THE STUMBLING BLOCK THAT IS THE STIPEND: In Louisville, Tim Sullivan reports proposals to "increase the value of college scholarships to the 'full cost of attendance'" would amount to "maybe $2,000 per scholarship athlete per year." However, at mid-major schools, that amount is "a burden." Western Kentucky Univ. AD Todd Stewart said, "We have to balance our budget. If you did that for 200 scholarship athletes, that’s $400,000. For us, with a budget in the $20-22 million range, that’s almost a 2 percent hit. We’d have to increase revenues proportionally or tighten our belts." Sullivan noted whether WKU can "continue to afford 19 varsity sports if it must pay sweetened athletic stipends is a question that heightens Stewart’s fears that 'innocent people end up getting hurt'" (Louisville COURIER-JOURNAL, 7/26). In Utah, Landon Hemsley writes "cost of living stipend" is a phrase fans "should get used to hearing, because in the end, the ability for major programs to pay their players is what this is all about." Two factors "cast an illuminating light on very realistic ulterior motives these commissioners and the schools they represent may have in suggesting that they would like to pay their players the actual cost of attending school rather than just tuition." By paying players, the "leaders of the college football world cannot be held liable for licensing their likeness without compensation." Also, the power conferences "will have achieved a huge football recruiting advantage -- maybe the largest ever -- which is the whole reason why small schools have killed proposals to begin paying players" (DESERET NEWS, 7/26).
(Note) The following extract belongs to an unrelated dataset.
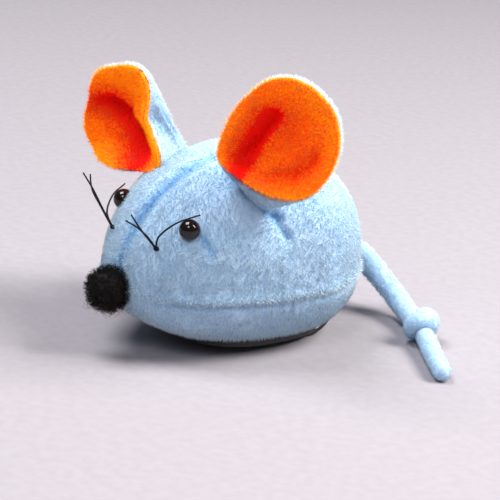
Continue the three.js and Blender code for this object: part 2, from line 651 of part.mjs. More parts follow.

PLAYOFF PLAYS INTO EQUATION: ESPN's Rod Gilmore noted part of the "pressure and the push" on reform in college sports is due to the College Football Playoff coming in '14. Gilmore: "A lot of money is at stake, and if you shrink the number of conferences that are eligible, that are playing each other, that's more money for the big guys." Fans "may lose Cinderella" teams like Boise State and Northern Illinois, but they will get "more of the big teams playing each other, more Big 12 against the SEC and that sort of thing" ("College Football Live," ESPN, 7/25).